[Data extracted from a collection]
***
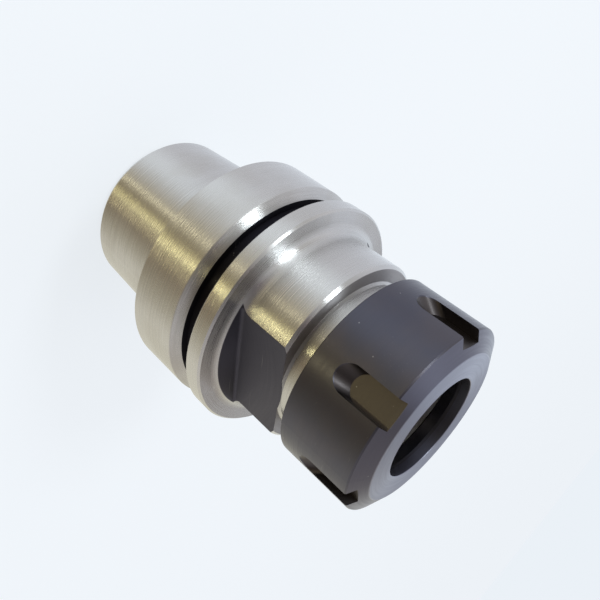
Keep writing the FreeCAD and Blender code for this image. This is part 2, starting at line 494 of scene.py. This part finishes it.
@dataclass(frozen=True)
class GroundSteel:
    """Fine-ground steel body whose unground faces keep their black oxide, with painted shade in
    the root of the V-groove and a step face painted darker as a painted reflection of the dark
    nut.
    """

    bright: Colour = (0.57, 0.565, 0.56)
    stained: Colour = (0.53, 0.52, 0.505)
    # Darker colour of the duller turned bore and threads; on the step face it is a painted
    # reflection of the dark nut.
    dull_and_shaded: Colour = (0.36, 0.34, 0.345)
    oxide: Colour = (0.088, 0.086, 0.108)
    painted_shade: Colour = (0.022, 0.021, 0.028)
    # Near-black painted shade for the root of the V-groove.
    roughness: float = 0.28
    flat_side: float = 20.45
    flats: Zone = Zone(26.5, 41.7)
    step_face: Zone = Zone(40.96, 41.04)
    groove: Zone = Zone(15.9, 20.1, outer=28.93)
    thread: Zone = Zone(48.3, 58.1, inner=18.9, outer=20.2)
    thread_relief: Zone = Zone(47.0, 49.0, outer=19.5)
    hollow: Zone = Zone(-31.6, 13.0, outer=18.8)
    coolant_thread: Zone = Zone(-10.6, 1.4, outer=8.7)
    line_pitch: float = 0.16
    line_breaks: float = 1.5
    line_relief: float = 0.018
    unevenness: float = 0.05
    handling: float = 0.5
    stain_range: tuple[float, float] = (0.42, 0.68)
    dull_and_shade_share: float = 0.85
    dull_roughness: float = 0.42
    nose_pitch: float = 1.5
    coolant_pitch: float = 1.0
    thread_depth: float = 0.0009
    anisotropy: float = 1.0

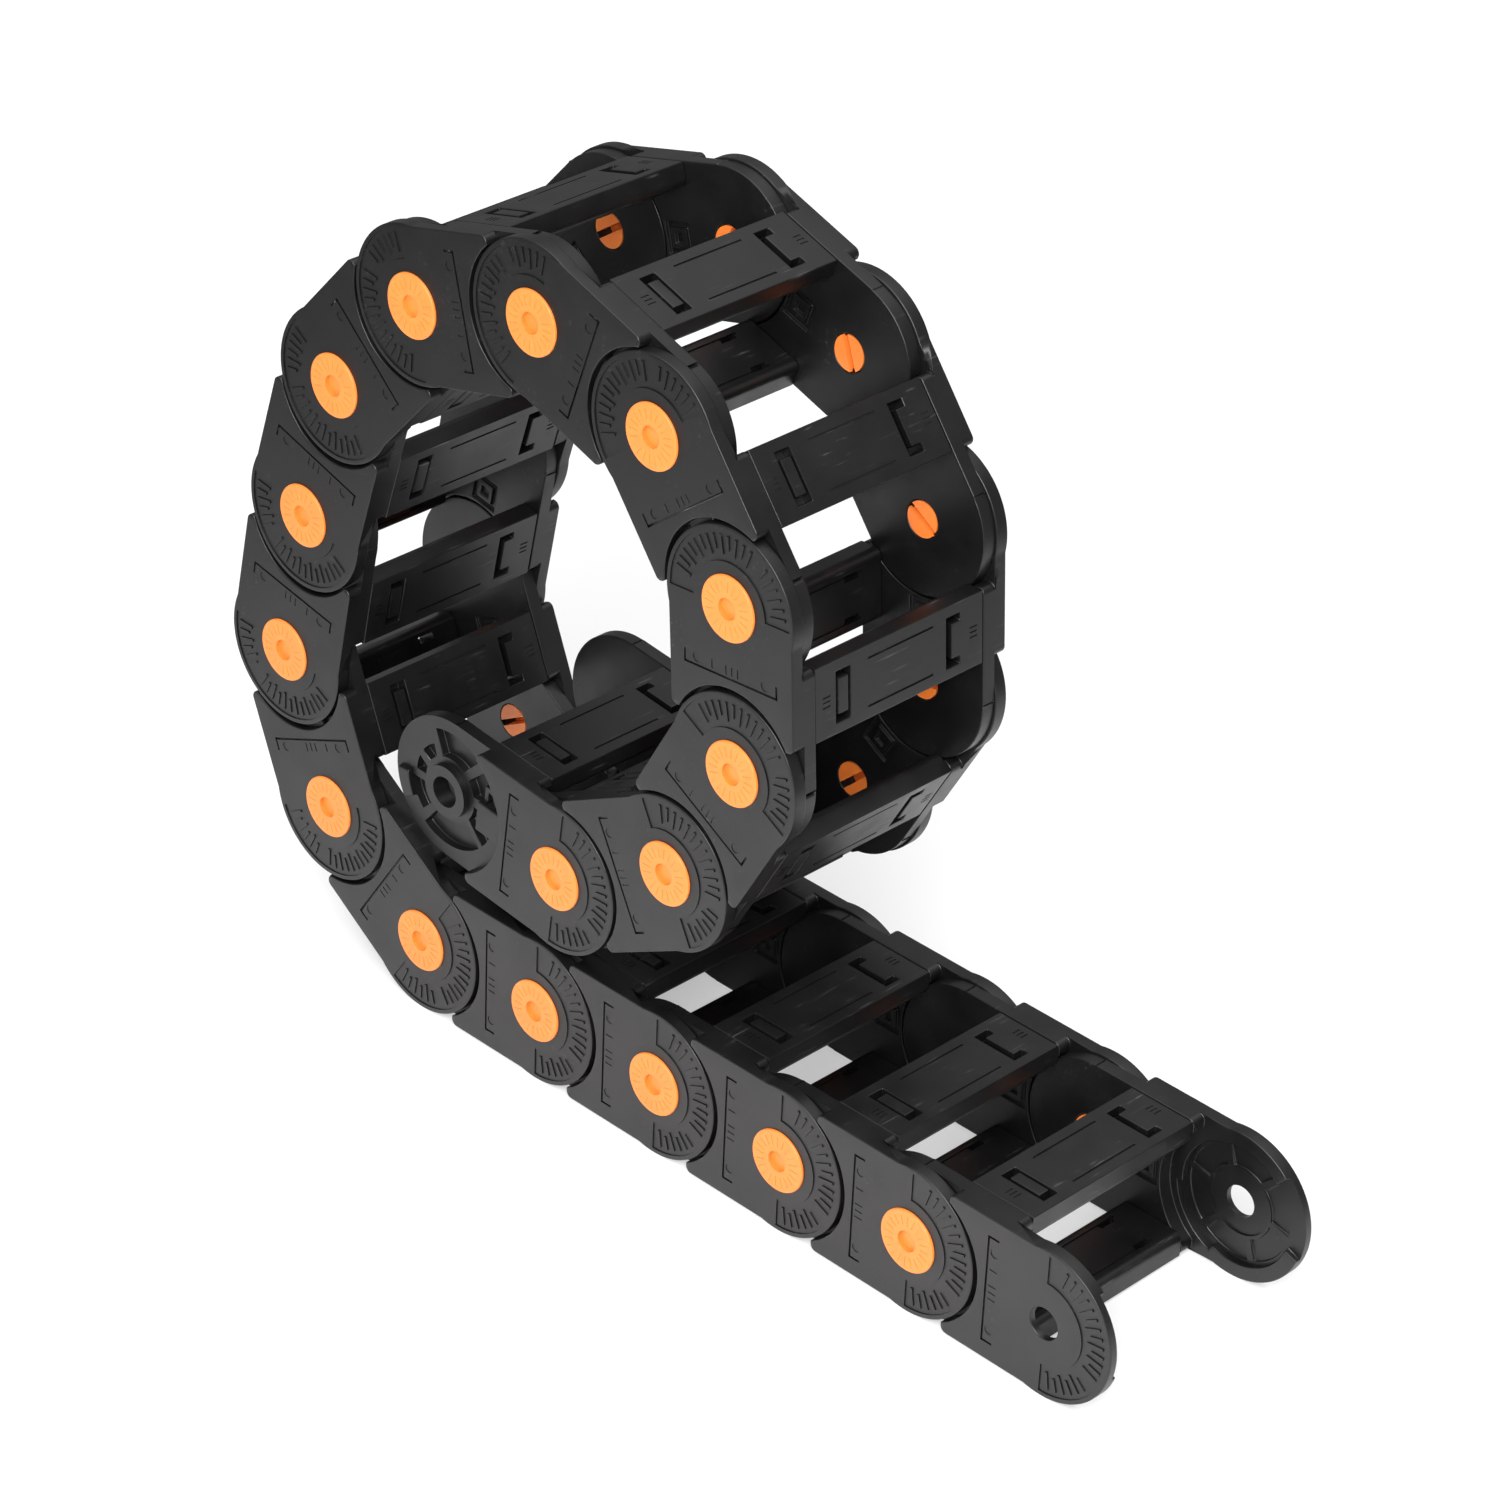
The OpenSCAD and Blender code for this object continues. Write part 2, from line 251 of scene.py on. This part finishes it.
# glass-filled nylon 6, injection moulded: near black, a satin skin with fine grain and light scuffs
def mouldedNylon(name, scuffAmount, scratchTurn):
    material = newMaterial(name)
    tree = material.node_tree
    place = addNode(tree, "ShaderNodeTexCoord").outputs["Object"]
    cloud = addNode(tree, "ShaderNodeTexNoise",
                    {"Vector": place, "Scale": 1 / nylon["cloud"], "Detail": 5}).outputs["Fac"]
    grain = addNode(tree, "ShaderNodeTexNoise",
                    {"Vector": place, "Scale": 1 / nylon["grain"], "Detail": 2}).outputs["Fac"]
    turned = addNode(tree, "ShaderNodeMapping", {"Vector": place, "Rotation": (0, 0, scratchTurn),
                     "Scale": (1, nylon["scratchStretch"], 1)}).outputs["Vector"]
    scratch = addNode(tree, "ShaderNodeTexNoise",
                      {"Vector": turned, "Scale": 1 / nylon["scratch"], "Detail": 3}).outputs["Fac"]
    lines = addNode(tree, "ShaderNodeMapRange",
                    {"Value": scratch, "From Min": nylon["scratchFrom"],
                     "From Max": nylon["scratchTo"]}).outputs["Result"]
    patches = addNode(tree, "ShaderNodeMapRange",
                      {"Value": cloud, "From Min": nylon["patchFrom"],
                       "From Max": nylon["patchTo"], "To Max": scuffAmount}).outputs["Result"]
    scuffs = addNode(tree, "ShaderNodeMath", {0: lines, 1: patches}, operation="MULTIPLY").outputs[0]
    body = addNode(tree, "ShaderNodeMix", {"Factor": cloud, "A": linear(nylon["colour"]),
                   "B": linear(nylon["paler"])}, data_type="RGBA").outputs["Result"]
    worn = addNode(tree, "ShaderNodeMix", {"Factor": scuffs, "A": body,
                   "B": linear(nylon["scuff"])}, data_type="RGBA").outputs["Result"]
    gloss = addNode(tree, "ShaderNodeMapRange",
                    {"Value": cloud, "From Min": nylon["cloudFrom"], "From Max": nylon["cloudTo"],
                     "To Min": nylon["roughness"] - nylon["smoother"],
                     "To Max": nylon["roughness"] + nylon["rougher"]}).outputs["Result"]
    relief = addNode(tree, "ShaderNodeBump", {"Height": grain, "Strength": nylon["reliefStrength"],
                     "Distance": nylon["reliefDepth"]}).outputs["Normal"]
    shader = addNode(tree, "ShaderNodeBsdfPrincipled", {"Base Color": worn, "Roughness": gloss,
                     "Normal": relief, "IOR": nylon["refraction"]}).outputs["BSDF"]
    addNode(tree, "ShaderNodeOutputMaterial", {"Surface": shader})
    return material


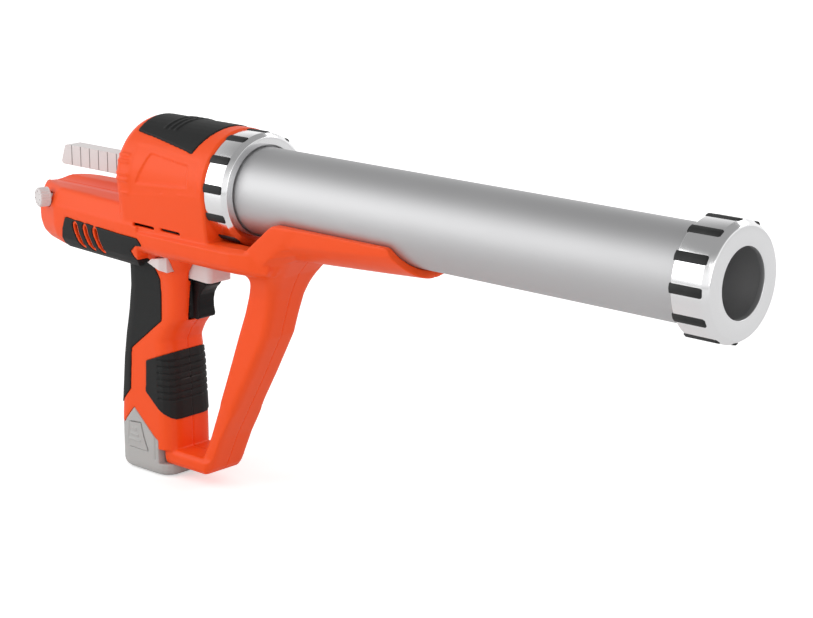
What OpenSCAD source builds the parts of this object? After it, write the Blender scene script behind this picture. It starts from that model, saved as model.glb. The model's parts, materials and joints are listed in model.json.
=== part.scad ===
// Battery caulking tool for 600 ml foil packs: aluminium barrel, moulded clamshell housing
// with a guarded handle, and a toothed push rod driven by a geared motor.
// Origin: centre of the nozzle hole at the front face of the front ring. +X points forward.

/* [Barrel] */
// Outer diameter of the aluminium barrel
barrel_od = 56; // [52:0.5:60]
// Wall of the barrel
barrel_wall = 1.8; // [1.2:0.1:2.6]
// Barrel length that shows between the two rings
barrel_reach = 338; // [220:1:420]
// Radial gap between the barrel and the parts that it turns in
barrel_gap = 0.35; // [0.2:0.05:0.5]

/* [Rings] */
// Outer diameter of the front ring
front_ring_d = 68; // [66:0.5:72]
// Length of the front ring
front_ring_len = 24; // [20:0.5:30]
// Nozzle hole in the front ring
nozzle_d = 40.3; // [32:0.1:44]
// Outer diameter of the rear ring
rear_ring_d = 73.7; // [71:0.1:75]
// Length of the rear ring
rear_ring_len = 19; // [16:0.5:24]
// Rubber inserts around each ring
insert_count = 12; // [8:1:14]
// Width of one insert
insert_w = 5.6; // [4:0.1:7]
// Depth of the pocket under one insert
insert_deep = 1.6; // [1:0.1:2]

/* [Push rod] */
// Height of the rod
rod_h = 14; // [12:0.5:16]
// Width of the rod
rod_w = 12; // [10:0.5:14]
// Length of the rod
rod_len = 466; // [430:1:480]
// How far the rod stands out behind the dome in the pose shown
rod_out = 90; // [60:1:120]
// Forward travel left in the pose shown
rod_forward = 42; // [20:1:50]
// Rearward travel from the pose shown
rod_back = 250; // [100:1:255]
// Gap between the rod and its guides
rod_gap = 0.3; // [0.2:0.05:0.5]
// Thickness of the piston
piston_len = 14; // [10:0.5:20]
// Radial gap between the piston and the barrel
piston_gap = 0.6; // [0.4:0.1:1.2]

/* [Drive] */
// Module of the rack and its pinion
rack_module = 1.5; // [1.25:0.05:1.6]
// Teeth on the drive pinion
drive_teeth = 14; // [13:1:15]
// Module of the two spur gears
gear_module = 1.25; // [1.15:0.05:1.3]
// Teeth on the large spur gear
spur_teeth = 36; // [34:1:37]
// Teeth on the small spur pinion
lay_teeth = 14; // [13:1:16]
// Module of the bevel gears
bevel_module = 1; // [0.85:0.05:1.05]
// Teeth on the bevel gear
bevel_gear_teeth = 24; // [22:1:26]
// Teeth on the bevel pinion
bevel_pinion_teeth = 12; // [11:1:13]
// Width of the gear faces
gear_face = 7; // [5:0.5:8]
// Share of the tooth pitch left free as backlash
backlash = 0.09; // [0.05:0.01:0.15]
// Diameter of the two gear shafts
shaft_d = 8; // [6:0.5:9]
// Radial running gap of the shafts in their bushes
shaft_gap = 0.04; // [0.02:0.01:0.08]
// Diameter of the motor and gearbox
motor_d = 33; // [28:0.5:34]
// Length of the motor
motor_len = 44; // [36:1:48]
// Length of the planetary gearbox
gearbox_len = 26; // [20:1:30]

/* [Housing] */
// Wall of the moulded housing
wall = 2.8; // [2:0.1:3.5]
// Radius of the dome around the push rod
dome_r = 38; // [37:0.1:40]
// Length of the dome
dome_len = 86; // [82:0.5:92]
// Distance from the dome's front to the rear end of the tail
tail_reach = 196; // [190:1:206]
// Half width of the housing at its shoulder rail
rail_w = 37.5; // [36:0.5:39]
// Depth of the recessed side panel
panel_deep = 1; // [0.5:0.1:1.4]
// Depth that the rubber covers are let into the housing
skin_deep = 1.4; // [1:0.1:1.8]
// Height that the rubber covers stand proud
skin_proud = 0.6; // [0.2:0.1:1]

/* [Handle] */
// Width of the handle
handle_w = 41; // [36:0.5:44]
// Depth of the handle, front to back
handle_d = 55; // [50:0.5:58]
// Height of the foot's lower face below the barrel axis
foot_z = 198; // [190:1:206]
// Width of the guard strut
strut_w = 30; // [24:0.5:34]
// Length of the cradle under the barrel
cradle_len = 122; // [90:1:150]

/* [Controls] */
// Width of the trigger
trigger_w = 18; // [14:0.5:20]
// Travel of the trigger
trigger_travel = 7; // [4:0.5:8]
// Width of the rod release button
release_w = 21; // [18:0.5:23]
// Travel of the rod release button
release_travel = 5; // [3:0.5:6]
// Travel of the lock-off button
lock_travel = 4; // [2:0.5:5]
// Diameter of the speed dial
dial_d = 13.4; // [11:0.1:15]
// Length of the speed dial
dial_len = 7.6; // [6:0.1:9]
// Gap between a moving control and the housing
control_gap = 0.35; // [0.25:0.05:0.5]

/* [Battery] */
// Depth of the battery below the foot's lower face
battery_drop = 10; // [6:0.5:14]
// Width of the cell tower inside the handle
tower_w = 33; // [26:0.5:34]
// Height of the top of the cell tower below the barrel axis
tower_z = 128; // [124:1:140]
// Gap around the battery
battery_gap = 0.35; // [0.3:0.05:0.6]

/* [Hidden] */

fn_fine = 72;
fn_hull = 32;
seat_gap = 0.3;
skin_gap = 0.05;
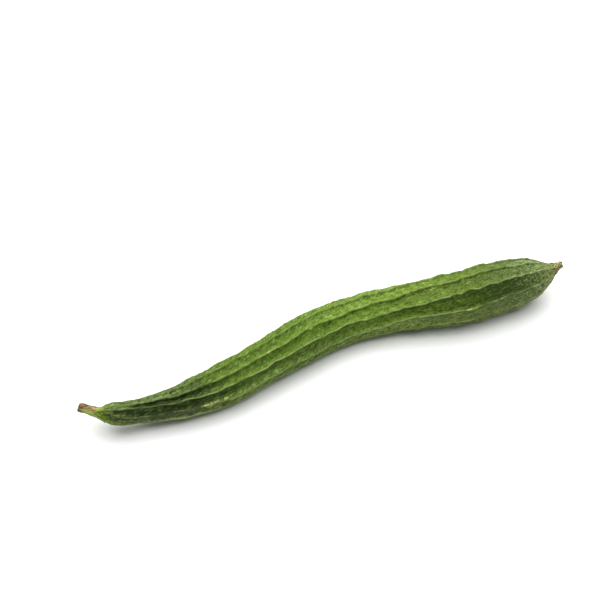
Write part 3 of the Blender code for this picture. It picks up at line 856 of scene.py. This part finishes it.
***
AIM
Scan the records for the string "OpenSCAD". Copy each line in which it appears.

SOLUTION TO THE EXERCISE
The OpenSCAD and Blender code for this object continues. Write part 2, from line 251 of scene.py on. This part finishes it.
What OpenSCAD source builds the parts of this object? After it, write the Blender scene script behind this picture. It starts from that model, saved as model.glb. The model's parts, materials and joints are listed in model.json.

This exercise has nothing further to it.